After an era of stability and more success than they had enjoyed in a quarter of a century, the Knicks opened a coaching search few could have predicted when they fired Thibodeau on Tuesday.

“When I first saw it, I thought it was one of those fake AI things. No way. There’s no way possible,” Indiana Pacers coach Rick Carlisle said.

Coaching searches weren’t unusual in New York for much of the 2000s, but the Knicks weren’t winning then. This time, they had just reached the Eastern Conference finals for the first time in 25 years before losing to Carlisle’s team, and were an early favorite to do it again next year. So changing course brought swift and strong reaction from a fan base that seemed satisfied.

Who decided Thibodeau had to go?

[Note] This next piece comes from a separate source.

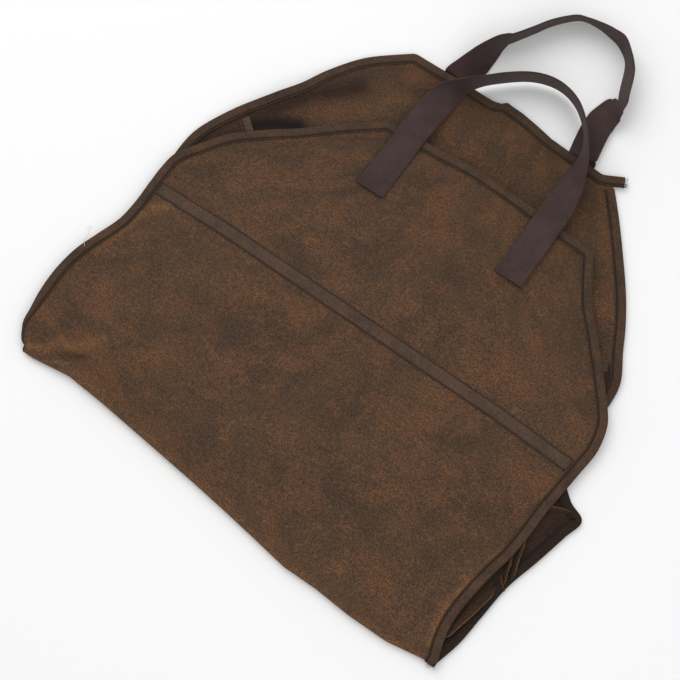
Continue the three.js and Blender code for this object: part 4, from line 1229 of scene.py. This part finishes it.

And why?

“That seemed like an unfortunate call that the boss made, certainly for him,” tennis Hall of Famer John McEnroe, a Knicks fan, said while calling the French Open quarterfinals for TNT.

But which boss?

Direct answers may not come. Knicks leadership, from owner James Dolan to team president Leon Rose, doesn’t do interviews with the reporters who cover the team. So the only hint may have come in the team’s statement announcing the firing, in which Rose said the organization was “singularly focused on winning a championship for our fans.”

That means the view was that Thibodeau was good enough to get the Knicks close but not all the way.